Just because you didn't want a big hoopla doesn't mean you shouldn't have told your clients that you were leaving. That's just wrong.
Dear nice people at Lovely's band concert,
Thank you so much for offering me your seats. It was refreshing to have multiple people want to give up their seat for the pregnant woman.
I hope you didn't find me ungrateful for not taking it. Quite frankly, Bird fits better and is happier when I'm standing up. Sitting down cramps the little dude's style.
You were all so kind though.
~tall preggo on the wall
Dear numbers of random stores,
Mason jars are not a seasonal item. I need them now. I needed them days ago. There are other things that need canning besides jelly and jam. Damn.
~mustard making canape
Dear friends of all the people that used to live here,
I am tired of getting more Christmas cards for the Smith family than we do for our own family. I am now throwing them away instead of writing "return to sender" on them. If you really know them well enough to send a card, you should also know that they moved over 2 years ago. That goes double for you, Aunt Mary. Your nephew has left the building.
~the lady of the house
I know I'm crazy all over the place right now. I know the vet thing made me cry. And a bunch of other stuff too.
Tears don't mean I'm not happy though. I still love my life with you. Hopefully I have told you that enough. Just in case I haven't though, it's true.
~shamoopie, your crazy hormonal wife
Labels: General Bitching, Guy and Me, My Life, Pups
AUTHOR: Paige Jennifer
DATE:Friday, December 21, 2007 at 12:55:00 AM EST
How is it you live there and I live here and that Camry fuckwit was in both places at the same time? Maybe an evil twin? Mine stuttered at green lights and made turns from the farthest correct lane - in the far right? Let's go left! It took all power to refrain from following her into the parking lot, getting out, tapping on the window and saying, "All I want for Christmas is for you to get the fuck off the road, you shitty ass driver. Happy Holidays!"
DATE:Friday, December 21, 2007 at 6:00:00 AM EST
What an awful day! But how nice that people offered you their seats ... so nice!
DATE:Friday, December 21, 2007 at 7:26:00 AM EST
DATE:Friday, December 21, 2007 at 11:53:00 AM EST
Im sorry for your rough day, I think Id have cried too and Im not pregnant. That's nice that people gave up their seats (or tried to).
DATE:Friday, December 21, 2007 at 4:54:00 PM EST
I'll lock up the brakes @ a yellow light, text-message my friends doing 55 in the left-hand lane while in rush hour traffic, read the newspaper over my steering wheel during my commute, and refuse to enter a two-lane road unless both lanes are clear whenever I want to. Piss off.
Every driver in America
DATE:Friday, December 21, 2007 at 5:07:00 PM EST
Camry fu*kwit?

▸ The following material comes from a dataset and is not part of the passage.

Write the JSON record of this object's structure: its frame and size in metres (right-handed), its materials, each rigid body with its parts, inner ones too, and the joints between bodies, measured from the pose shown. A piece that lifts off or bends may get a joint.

Wow. I think that made my nipples hard.
YM, girlfriend. You holdeth back. We both know you'd have a pimp slap queued up for such a situation. Senior citizens in Jackson still cringe at the sight of slate blue Chevys scorching the waterworks curve on I-55, ne pas? Jennifer Warren was never the same after high school because of you.
DATE:Friday, December 21, 2007 at 6:50:00 PM EST
Sorry about the vet. I hate when people just leave without saying a word. So unfair to the rest of us. They suck.
Oh, and I apologize. But *I* am one of those Postal Customers. I'll be more prepared next time. lol
And I can finally look at your blog without it freezing up my POS computer! Yay! And it looks lovely too!
DATE:Saturday, December 22, 2007 at 9:42:00 AM EST
ahhh, the ups and downs of a single day in the life of a pregnant woman ;) i got a good laugh from this post, thanks!
i love how you are always so plugged in to making sure Guy knows how much u love him, i can tell u have a real love story together.
merry christmas, m
DATE:Sunday, December 23, 2007 at 9:10:00 AM EST
I would have cried and been pissed over the vet too.
DATE:Thursday, December 27, 2007 at 4:29:00 PM EST
At least you're making sure your husband knows it's just the hormones.
I might want to follow your example :)
DATE:Friday, December 28, 2007 at 7:35:00 AM EST
I haven't been here in a while - I'm a lousy blogfriend.
but you are on my blogroll and it's my new year's resolution to visit all my blogfriends at least once a week.
I hope I can keep up.
Happy New Year, and good luck with your impending blessed event!